Many analysts and investors assume Crown Castle will continue along its growth trajectory without significant risk. The company benefits from being in an oligopoly and has an immense US market share. Crown Castle is investing heavily in small data towers in dense urban areas and believes that this will drive its growth in the future as 5G becomes more common. In my view, the profitability of these investments may be weakened by the fact that record numbers of people are leaving dense urban areas due to rising living costs and crime. Urban emigration is heavily skewed toward higher-income earners, further limiting market size in dense zones.

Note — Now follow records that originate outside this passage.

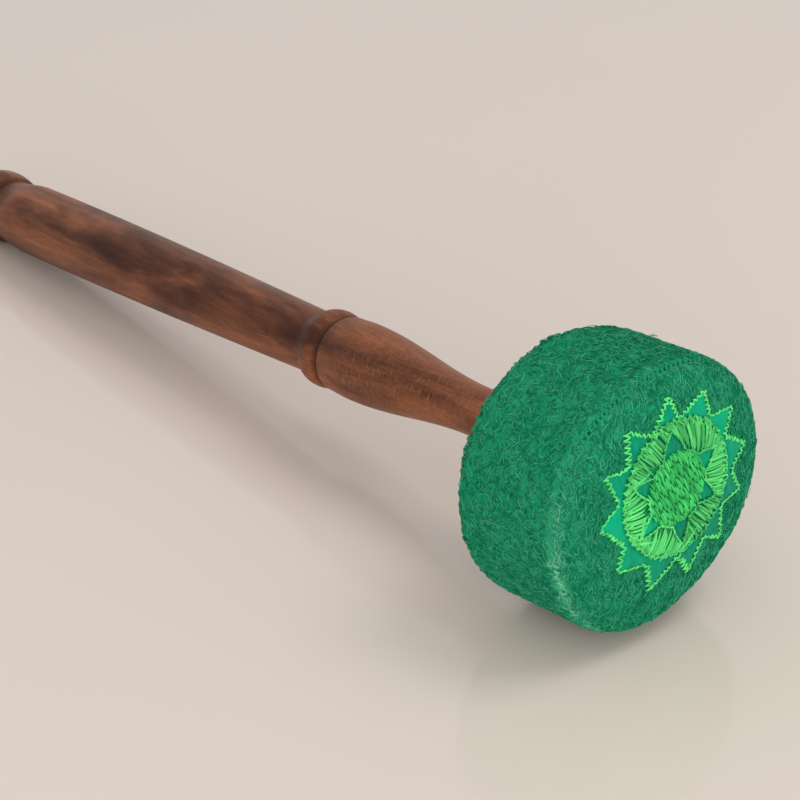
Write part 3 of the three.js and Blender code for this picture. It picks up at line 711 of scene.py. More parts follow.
def handle_outline(step=0.6):
    """(radius, station) down the turned handle, from axis to axis, and the share of painted groove shade at
    each point.
    """
    made = [
        (0.0, SCREW_END), (PILOT_RADIUS, SCREW_END), (PILOT_RADIUS, TENON_FRONT),
        (TENON_RADIUS, TENON_FRONT), (TENON_RADIUS, TENON_END), (NECK_RADIUS, TENON_END),
        (NECK_RADIUS, NECK_START - 1),
    ]

    def stretch(start, end, radius_at):
        count = max(2, round((end - start) / step))
        made.extend((radius_at(i / count), start + (end - start) * i / count) for i in range(count + 1))

    def eased(a, b):
        return lambda t: a + (b - a) * (1 - math.cos(math.pi * t)) / 2

    def bead(foot, peak):
        return lambda t: foot + (peak - foot) * math.sqrt(max(0.0, 1 - (2 * t - 1) ** 2))

    def rounding(foot, width, start, height, count):
        for i in range(1, count + 1):
            turn = math.pi / 2 * i / count
            made.append((foot + width * math.cos(turn), start + height * math.sin(turn)))

    stretch(NECK_START, SWELL_START, lambda t: NECK_RADIUS)
    stretch(SWELL_START, SWELL_PEAK, eased(NECK_RADIUS, SWELL_RADIUS))
    shoulder = SHOULDER_END - SHOULDER_ROUND
    stretch(SWELL_PEAK, shoulder, eased(SWELL_RADIUS, SHOULDER_RADIUS))
    rounding(COLLAR_FOOT, SHOULDER_ROUND, shoulder, SHOULDER_ROUND, 6)
    stretch(COLLAR_START, COLLAR_END, bead(COLLAR_FOOT, COLLAR_RADIUS))
    grip_rise = GRIP_RADIUS - WAIST_RADIUS
    stretch(GRIP_START, GRIP_PEAK, lambda t: WAIST_RADIUS + grip_rise * math.sin(math.pi / 2 * t))
    stretch(GRIP_PEAK, POMMEL_START, eased(GRIP_RADIUS, POMMEL_FOOT))
    stretch(POMMEL_START, BUTT_START, bead(POMMEL_FOOT, POMMEL_RADIUS))
    rounding(BUTT_RADIUS, POMMEL_FOOT - BUTT_RADIUS, BUTT_START, BUTT_END - BUTT_START, 16)
    made.append((0.0, BUTT_END))
    rows, closest = [], 0.02
    for radius, station in made:
        if not rows or math.hypot(radius - rows[-1][0], station - rows[-1][1]) >= closest:
            rows.append((radius, station))
    rows = np.array(rows)
    groove_shade_share = [
        share * np.exp(-(((rows[:, 1] - middle) / reach) ** 2)) for middle, reach, share in SHADED_GROOVES
    ]
    return rows, np.max(groove_shade_share, 0)


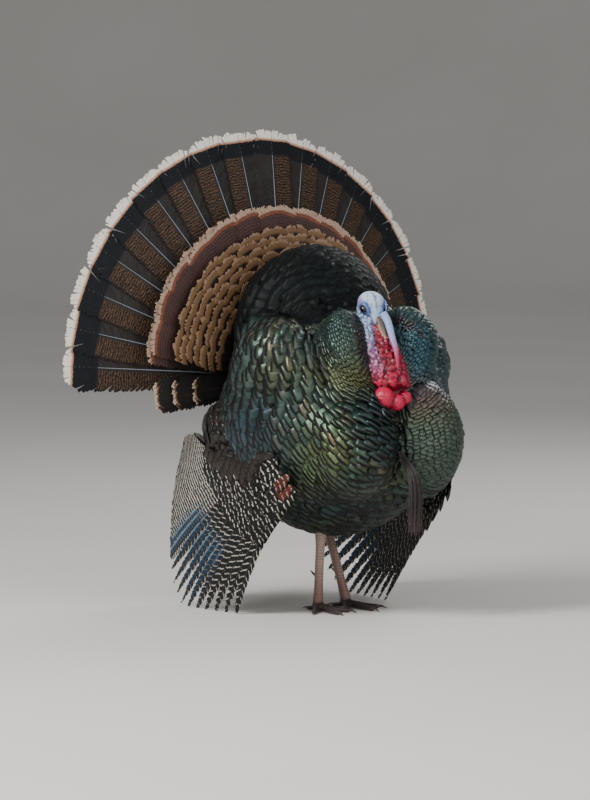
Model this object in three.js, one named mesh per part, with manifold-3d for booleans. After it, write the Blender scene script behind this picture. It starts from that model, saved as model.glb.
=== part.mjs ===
// A wild turkey gobbler standing in full strut, life size, as a still model.
//
// Millimetres, +Z up. The bird faces -Y, its left side is +X, and it stands on the floor z = 0. The
// group is shifted at the end so that the origin lies on the floor under the middle of the whole bird.
//
// The trunk and the head are smooth unions of a few ellipsoid masses, read along rays from one centre.
// Neck, legs, toes, bill and snood are round bars bent along curves, and every quill feather is a flat
// lens bent along its shaft. Neighbours are parted by cutting one with a slightly grown copy of the other.

import * as THREE from "three";
import { mergeVertices } from "three/addons/utils/BufferGeometryUtils.js";
import Module from "manifold-3d";

const wasm = await Module();
wasm.setup();

// ---------------------------------------------------------------- driving dimensions

const GAP = 0.4; // left between neighbouring pieces
const BLEND = 26; // how softly the masses of the trunk run into each other

// Masses of the feathered trunk. A pair stands mirrored at +x and -x.
const TRUNK_CENTRE = [0, 5, 385];
const TRUNK_MASSES = [
  { at: [0, 25, 335], r: [204, 205, 195] }, // barrel
  { at: [0, 25, 238], r: [128, 140, 102] }, // belly and thighs
  { at: [0, 88, 478], r: [152, 108, 158] }, // raised feathers of the lower back
  { at: [0, 150, 400], r: [120, 90, 110] }, // rump under the tail root
  { at: [128, 4, 422], r: [62, 98, 96], pair: true }, // shoulders
  { at: [62, -100, 446], r: [48, 64, 80], pair: true }, // ruff round the neck
  { at: [72, -130, 305], r: [70, 80, 100], pair: true }, // breast lobes
];

// Head, in its own frame: origin between the eyes, bill towards -Y, crown up.
const HEAD = { at: [-12, -107, 545], pitch: 51, yaw: -4, roll: -3 };
const HEAD_CENTRE = [0, -2, -4];
const HEAD_BLEND = 8;
const HEAD_MASSES = [
  { at: [0, -1, -1], r: [25, 23, 18] }, // cranium
  { at: [0, -24, -5], r: [13.5, 24, 13] }, // face
  { at: [0, -6, -15], r: [21, 25, 14] }, // cheeks
];
const EYE = { at: [19.5, -13, 2], r: 6.4 };
const BILL = { from: 36, tip: 83, base: 10.5, drop: 9 };

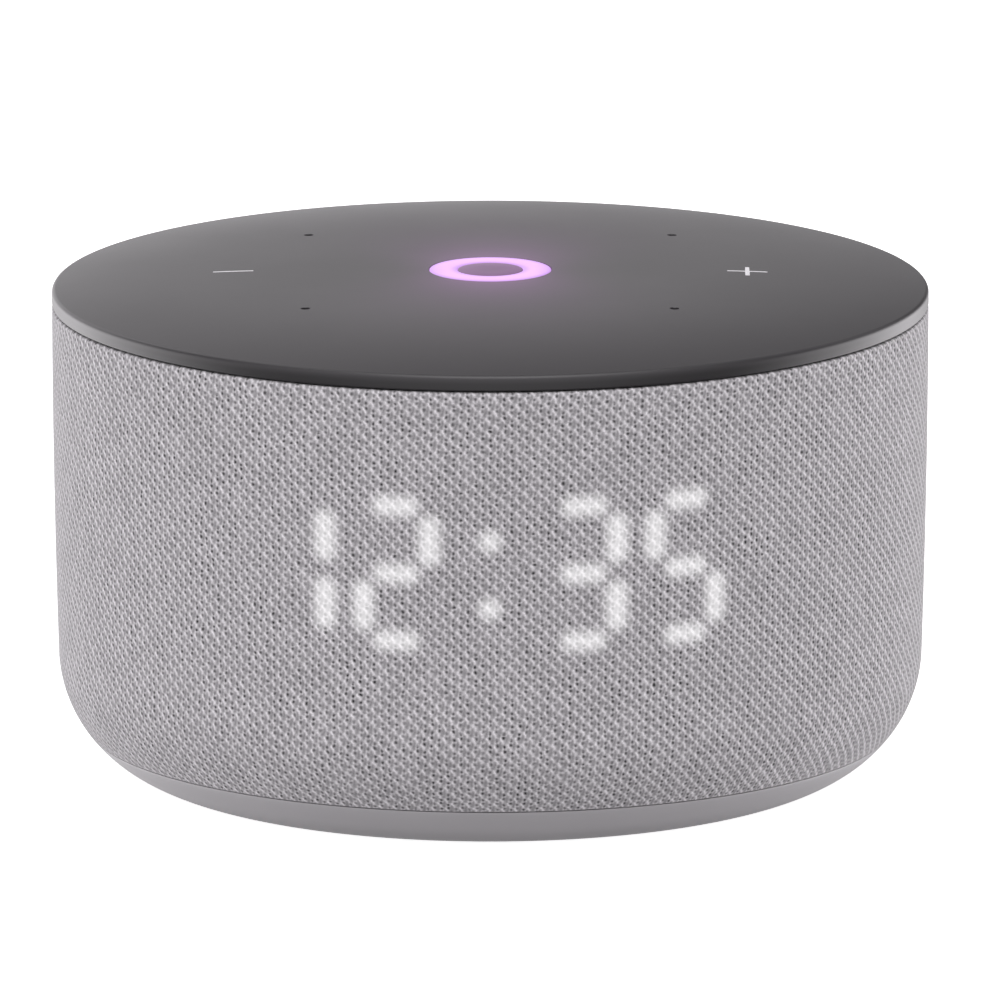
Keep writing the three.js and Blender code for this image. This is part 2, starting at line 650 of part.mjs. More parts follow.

Broadly speaking, it is also unclear whether data demand will continue to grow at its historical pace. The median American spends around 5 to 6 hours per day on their phone, causing US data consumption and wireless revenue per user to be far higher in the US than in Europe and the UK. A major factor benefiting cell tower demand growth has been the rise in phone usage over the past decade. At this point, I believe it is unlikely people will spend more time on their phones than they already do, particularly as more work from home. New 5G smartphones are also not seeing high sales as consumer demand is weak amid high prices and a weakening economic environment.

Overall, I believe it is unwise for investors to extrapolate historical trends endlessly without regarding shifting dynamics. Most technologies experience rapid growth, followed by plateaus and occasionally reversals. I believe falling US labor productivity (and stress-related health issues) is potentially attributable to immense daily smartphone usage. Accordingly, I believe an argument could be made to support a decline in US smartphone data use over the coming years, particularly if economic conditions continue to strain discretionary spending capacity. While this may not negatively impact Crown Castle’s income directly, it may cause its leasing rates to rise below the inflation rate for a prolonged period. Further, it adds to the long list of factors limiting Crown Castle’s organic growth potential.

The Bottom Line

Overall, I am generally bearish on CCI and believe it will continue to decline in value. The stock is cheaper than last year, but economic conditions have worsened dramatically, limiting its immediate growth and EPS potential. The most important factor weighing on Crown Castle is the rise in interest rates which lower substantially the cash-flow potential of any new investments. On top of that, high-interest rates increase the risk associated with its high debt leverage. This factor could change if inflation slows and interest rates reverse, but I tend to believe inflation will remain near double-digit levels due to energy market dynamics.

I would not short CCI at this point as it does not appear highly overvalued. However, its “P/FFO” valuation is around 25% above the industry median. Its relatively large valuation premium is attributable to its long-term EPS growth outlook. While this outlook has shifted lower over the past year, I personally doubt it will achieve above-CPI EPS growth over the next decade. Critical reasons for my stagnant EPS outlook include high financing costs, potential increases in overhead costs, and a possible long-term plateau or decline in US cellular data usage. The latter may have the most considerable long-term negative impact on the company but is the least definite as there is still little concrete data that indicates Americans are feeling too inundated with smartphone technology – but there is soft data indicating it. Still, with this view in mind, I would not buy CCI at a high valuation premium and would be more neutral if the stock had an industry-median “P/FFO” of 13.6X, equating to a share price of ~$104.